Whenever I tried to diet I would always end up feeling rebellious, feeling deprived, and it would make me angry!  I would then go off and eat whatever I wanted and however much I wanted to eat.  It was so frustrating and one of the things that drove me to look for normal eating. 

Recently someone posed the question, what is the feeling of deprivation really about?  I gave it some thought and will give it much more but what I have come to so far is that I don't want to be told what to do.  I was told what to do for many many years and not given the space to figure things out for myself.  Someone else always had the answer for me and would give it right away without allowing me the time to mull it over and come to my own conclusion.  And rather than speak up, I would just follow along.

It takes me time to think about what I want and need, sometimes a LONG time, and those that surrounded me didn't need that time...at least not for telling ME what to do.  I would get frustrated because I wanted to know myself, to take all the time I needed to figure out my wants, even something as simple as what I wanted to eat.

I know now that this type of reflection is what builds self trust and was always stolen from me, like a rug being pulled out from underneath me.  I WANTED to figure things out for myself but people around me wanted to always fix it for me or choose for me because they were faster and thought they knew what I wanted/needed.

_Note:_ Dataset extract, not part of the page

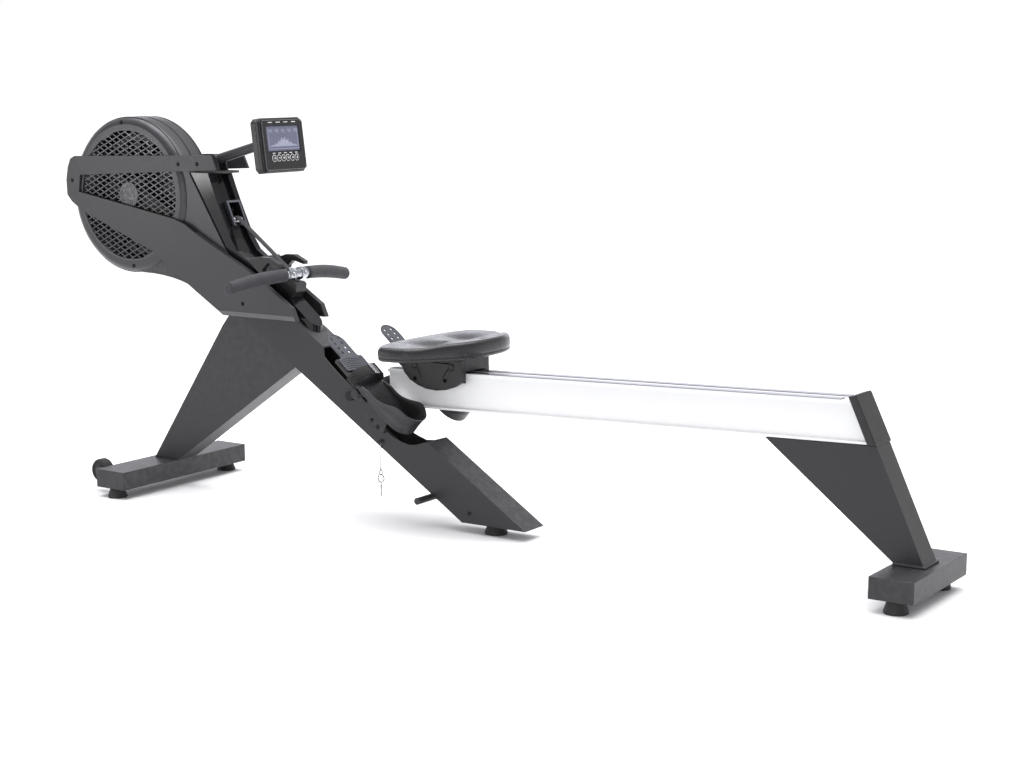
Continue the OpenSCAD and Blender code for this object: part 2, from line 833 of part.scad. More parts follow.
module rail_body() color(silver)
    difference() {
        rail_frame() translate([rail_front, 0, 0]) rotate([90, 0, 90])
            linear_extrude(1300) rail_section();
        slab(-60, 60) polygon([[cap_front + 20 * cap_lean, 309], [1400, 309], [1400, 500],
            [cap_front - 171 * cap_lean, 500]]);
    }

module rail_tracks() color(steel)
    rail_frame() for (side = [-1, 1])
        translate([rail_front + 5, side * 23 - 11, rail_h]) cube([1200, 22, track_t]);

module rail_tongue() color(charcoal)
    difference() {
        both_slabs(20, web_half - 3) difference() {
            union() {
                disc_at(rail_hinge, 20);
                polygon([rail_hinge + [-4, 19.5], rail_hinge + [6, -19], [-176, 300], [-60, 303],
                    [-60, 370], [-186, 366]]);
            }
            disc_at(rail_hinge, axle_r + run_gap);
        }
    }

module rail_end_cap() color(rubber_black)
    slab(-42, 42) polygon([[cap_front, 329], [cap_front + 21, 329], [1060, 430], [1057, 434],
        [1040, 429], [1043, 423]]);

rear_leg_outline = [[1150, 83], [1219, 83], [1106, 328.5], [1084, 328.5], [846, 321.5]];

module rear_leg() color(charcoal) {
    difference() {
        slab(-rail_half, rail_half) polygon(rear_leg_outline);
        slab(-rail_half + tube_wall, rail_half - tube_wall)
            polygon(inset_outline(rear_leg_outline, tube_wall));
        translate([1185, 0, 82]) cylinder(h = 6, r = 8);
    }
    difference() {
        translate([1150, -40, 78]) cube([74, 80, 5.01]);
        translate([1185, 0, 77]) cylinder(h = 8, r = 8);
    }
}

module rear_stabilizer() color(charcoal)
    stabilizer(stab_rear[0], stab_rear[1], 30, 78, rear_half, 119);

module rear_feet() color(rubber_black) {
    rear_x = (stab_rear[0] + stab_rear[1]) / 2;
    rubber_foot(rear_x, -119, 30, 27);
    rubber_foot(rear_x, 119, 30, 27);
}

// ---------------------------------------------------------------- seat

seat_under = 133;

// Seat seen from above: widest at the front, with slanting rear corners
module seat_plan(m) {
    w = seat_half - m;
    polygon([[-138 + m, -60], [-128 + m, -120], [-108 + m, -165], [-84 + m / 2, -w + 6],
        [-60, -w], [-20, -w], [4, -w + 10], [62 - m / 2, -140 + m / 2], [88 - m, -108],
        [104 - m, -60], [108 - m, 0], [104 - m, 60], [88 - m, 108], [62 - m / 2, 140 - m / 2],
        [4, w - 10], [-20, w], [-60, w], [-84 + m / 2, w - 6], [-108 + m, 165],
        [-128 + m, 120], [-138 + m, 60], [-140 + m, 0]]);
}

module seat_cushion() color(rubber_black)
    rail_frame() {
        translate([0, 0, seat_under]) linear_extrude(6) seat_plan(6);
        translate([0, 0, seat_under + 5.9]) linear_extrude(cushion_t - 11.9) seat_plan(0);
        translate([0, 0, seat_under + cushion_t - 6.1]) linear_extrude(6.1) seat_plan(7);
    }

cheek = [40, 44];

module seat_base() color(charcoal)
    rail_frame() {
        difference() {
            union() {
                translate([-116, -58, seat_under - 5.5]) cube([190, 116, 5.5]);
                both_slabs(cheek[0], cheek[1]) polygon([[-108, 70], [58, 70], [58, 128],
                    [-108, 128]]);
                for (x = [-108, 54])
                    translate([x, -cheek[0] - 0.5, 97]) cube([4, 2 * cheek[0] + 1, 31]);
                both_slabs(31.5, cheek[0]) for (x = [-100, 12])
                    translate([x, 74]) square([32, rail_h - flange_t - 0.4 - 74]);
            }
            for (x = roller_x)
                translate([x, 0, roller_z]) rotate([90, 0, 0])
                    cylinder(h = 120, r = 5 + run_gap, center = true);
        }
    }

module carriage_covers() color(rubber_black)
    rail_frame() both_slabs(cheek[1], 60) difference() {
        polygon([[-121, 108], [-112, 90], [-96, 73], [-74, 61], [-48, 53], [-18, 50], [10, 53],
            [36, 61], [58, 74], [58, seat_under - 5.6], [-121, seat_under - 5.6]]);
        for (x = roller_x)
            translate([x, roller_z]) circle(r = 7);
    }

module seat_rollers(x) {
    rail_frame() translate([x, 0, roller_z]) {
        rotate([90, 0, 0]) cylinder(h = 88, r = 5, center = true);
        for (side = [-1, 1])
            translate([0, side * 23 + 9, 0]) rotate([90, 0, 0]) cylinder(h = 18, r = roller_r);
    }
}

module seat_rollers_front() color([0.75, 0.74, 0.7]) seat_rollers(roller_x[0]);

module seat_rollers_rear() color([0.75, 0.74, 0.7]) seat_rollers(roller_x[1]);

// ---------------------------------------------------------------- lanyard

// Wire with an eye on the shoulder screw, a split ring and the lock pin
lanyard_y = -44.5;
module ring_at(z, r, wire) {
    translate([-200, lanyard_y, z]) rotate([90, 0, 0]) rotate_extrude() translate([r, 0])
        circle(r = wire, $fn = 24);
}

module lanyard() color(steel) {
    difference() {
        union() {
            cross_rod([-200, 201], lanyard_y - 1.2, lanyard_y + 1.2, 4.5);
            translate([-200, lanyard_y, 127]) cylinder(h = 71, r = 1.1, $fn = 24);
        }
        cross_rod([-200, 201], lanyard_y - 3, lanyard_y + 3, 2 + run_gap);
    }
    ring_at(123, 5, 1.1);
    ring_at(108, 10.4, 1.3);
    translate([-200, lanyard_y, 62]) cylinder(h = 36, r = 2.2, $fn = 32);
}

main_beam();
front_leg();
front_stabilizer();
front_feet();
flywheel_fork();
drive_axles();
drum_shell_left();
drum_shell_right();
fan_grilles();
side_cover_left();
side_cover_right();
tower_cover();
fairlead_bezel();
pod_cover();
handle_cradle();
console_bracket();
drive_belt();
pedal_brackets();
cover_screws();
frame_bolts();
pull_strap();
transport_wheel_left();
transport_wheel_right();
flywheel();
flywheel_bearings();
drive_pulley();
strap_reel();
guide_roller();
handle_bar();
handle_grips();
handle_clamp();
console_arm();
console_back();
console_front();
console_screen();
console_key_1();
console_key_2();
console_key_3();
console_key_4();
console_key_5();
console_key_6();
left_pedal();
left_toe_slider();
left_foot_strap();
right_pedal();
right_toe_slider();
right_foot_strap();
rail_body();
rail_tracks();
rail_tongue();
rail_end_cap();
rear_leg();
rear_stabilizer();
rear_feet();
seat_cushion();
seat_base();
carriage_covers();
seat_rollers_front();
seat_rollers_rear();
lanyard();
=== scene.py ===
import math

import bmesh
import bpy
from mathutils import Matrix, Vector


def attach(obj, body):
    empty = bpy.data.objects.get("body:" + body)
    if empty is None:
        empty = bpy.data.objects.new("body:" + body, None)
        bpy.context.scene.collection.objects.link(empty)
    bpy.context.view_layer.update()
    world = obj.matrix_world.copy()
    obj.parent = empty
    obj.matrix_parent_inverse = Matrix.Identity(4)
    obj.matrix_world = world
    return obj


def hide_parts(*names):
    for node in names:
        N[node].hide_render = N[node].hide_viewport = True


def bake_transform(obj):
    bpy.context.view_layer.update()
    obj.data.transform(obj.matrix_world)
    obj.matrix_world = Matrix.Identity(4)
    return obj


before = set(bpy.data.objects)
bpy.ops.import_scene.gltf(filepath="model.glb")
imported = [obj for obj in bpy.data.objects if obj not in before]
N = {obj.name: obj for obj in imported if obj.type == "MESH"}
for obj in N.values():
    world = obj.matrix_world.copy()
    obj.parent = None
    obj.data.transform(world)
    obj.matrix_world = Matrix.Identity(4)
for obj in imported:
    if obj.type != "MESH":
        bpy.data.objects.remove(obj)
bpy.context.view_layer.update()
mm = 0.001


# ---------------------------------------------------------------- materials

class Mat:
    """A node material under construction, in object space, so it needs no UVs."""

    def __init__(self, name, color, rough, metal=0.0, spec=0.5, coat=0.0, coat_rough=0.08, sheen=0.0):
        self.m = bpy.data.materials.new(name)
        self.m.use_nodes = True
        self.t = self.m.node_tree
        self.b = self.t.nodes["Principled BSDF"]
        self.b.inputs["Base Color"].default_value = (*color, 1)
        self.b.inputs["Roughness"].default_value = rough
        self.b.inputs["Metallic"].default_value = metal
        self.b.inputs["Specular IOR Level"].default_value = spec
        self.b.inputs["Coat Weight"].default_value = coat
        self.b.inputs["Coat Roughness"].default_value = coat_rough
        self.b.inputs["Sheen Weight"].default_value = sheen
        self.color = color
        self.rough = rough
        self.col_out = None
        self.height = None
        self.coord = self.node("ShaderNodeTexCoord").outputs["Object"]

    def node(self, kind, **values):
        n = self.t.nodes.new(kind)
        for k, v in values.items():
            if k in n.inputs.keys():
                n.inputs[k].default_value = v
            else:
                setattr(n, k, v)
        return n

    def link(self, a, b):
        self.t.links.new(a, b)

    def mapped(self, scale=(1, 1, 1), rot=(0, 0, 0), coord=None):
        n = self.node("ShaderNodeMapping")
        n.inputs["Scale"].default_value = scale
        n.inputs["Rotation"].default_value = rot
        self.link(coord or self.coord, n.inputs["Vector"])
        return n.outputs["Vector"]

    def noise(self, scale, detail=3.0, rough=0.55, vec=None):
        n = self.node("ShaderNodeTexNoise", Scale=scale, Detail=detail, Roughness=rough)
        self.link(vec or self.coord, n.inputs["Vector"])
        return n.outputs["Fac"]

    def remap(self, fac, lo, hi, a=0.0, b=1.0):
        n = self.node("ShaderNodeMapRange")
        n.inputs["From Min"].default_value = lo
        n.inputs["From Max"].default_value = hi
        n.inputs["To Min"].default_value = a
        n.inputs["To Max"].default_value = b
        self.link(fac, n.inputs["Value"])
        return n.outputs["Result"]

    def math(self, op, a, b):
        n = self.node("ShaderNodeMath", operation=op)
        for i, v in enumerate((a, b)):
            if isinstance(v, (int, float)):
                n.inputs[i].default_value = v
            else:
                self.link(v, n.inputs[i])
        return n.outputs[0]

    def tint(self, fac, color):
        """Mixes color into the base colour by fac."""
        n = self.node("ShaderNodeMix", data_type="RGBA")
        self.link(fac, n.inputs["Factor"])
        if self.col_out is None:
            n.inputs[6].default_value = (*self.color, 1)
        else:
            self.link(self.col_out, n.inputs[6])
        n.inputs[7].default_value = (*color, 1)
        self.col_out = n.outputs[2]
        return self

    def mottle(self, scale, amount):
        """Slow light and dark variation of the base colour."""
        f = self.remap(self.noise(scale, 4.0), 0.3, 0.7)
        return self.tint(f, tuple(c * (1 + amount) for c in self.color))

    def vary_rough(self, scale, amount, vec=None):
        f = self.noise(scale, 4.0, vec=vec)
        r = self.remap(f, 0.3, 0.7, max(0.02, self.rough - amount), min(1, self.rough + amount))
        self.link(r, self.b.inputs["Roughness"])
        return self

    def add_height(self, value, amount):
        v = self.math("MULTIPLY", value, amount)
        self.height = v if self.height is None else self.math("ADD", self.height, v)
        return self

    def grain(self, scale, amount, detail=2.0, vec=None):
        """Bump of that many features a metre and that height in metres."""
        return self.add_height(self.noise(scale, detail, vec=vec), amount)

    def wear(self, color, lo=0.53, hi=0.62, strength=0.6):
        """Lighter worn colour on outer edges."""
        g = self.node("ShaderNodeNewGeometry")
        f = self.remap(g.outputs["Pointiness"], lo, hi, 0, strength)
        n = self.math("MULTIPLY", f, self.remap(self.noise(60, 4), 0.35, 0.65))
        return self.tint(n, color)

    def painted_top_light(self, color, amount):
        """Painted top light: a patchy paler tint on faces that look up."""
        g = self.node("ShaderNodeNewGeometry")
        s = self.node("ShaderNodeSeparateXYZ")
        self.link(g.outputs["Normal"], s.inputs[0])
        f = self.remap(s.outputs["Z"], 0.5, 1.0, 0, amount)
        return self.tint(self.math("MULTIPLY", f, self.remap(self.noise(90, 5), 0.4, 0.7)), color)

    def done(self):
        if self.col_out is not None:
            self.link(self.col_out, self.b.inputs["Base Color"])
        if self.height is not None:
            bump = self.node("ShaderNodeBump", Strength=1.0, Distance=1.0)
            self.link(self.height, bump.inputs["Height"])
            self.link(bump.outputs["Normal"], self.b.inputs["Normal"])
        return self.m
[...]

And how could they?  I didn't even know.

So now I have this kneejerk reaction when someone or something tells me what to do, even a diet, and that is to get angry and rebel, do the opposite, rather than take the time to figure it out for myself, no matter how long it takes, and if someone tries to jump in and figure it out for me, to speak up!

This is a skill that I want to work on building, even in simple day-to-day encounters.  It's hard for me because my natural instinct is just to go along, not to speak up,  but it's in the speaking up that my confidence will build.  SO hard and yet so important.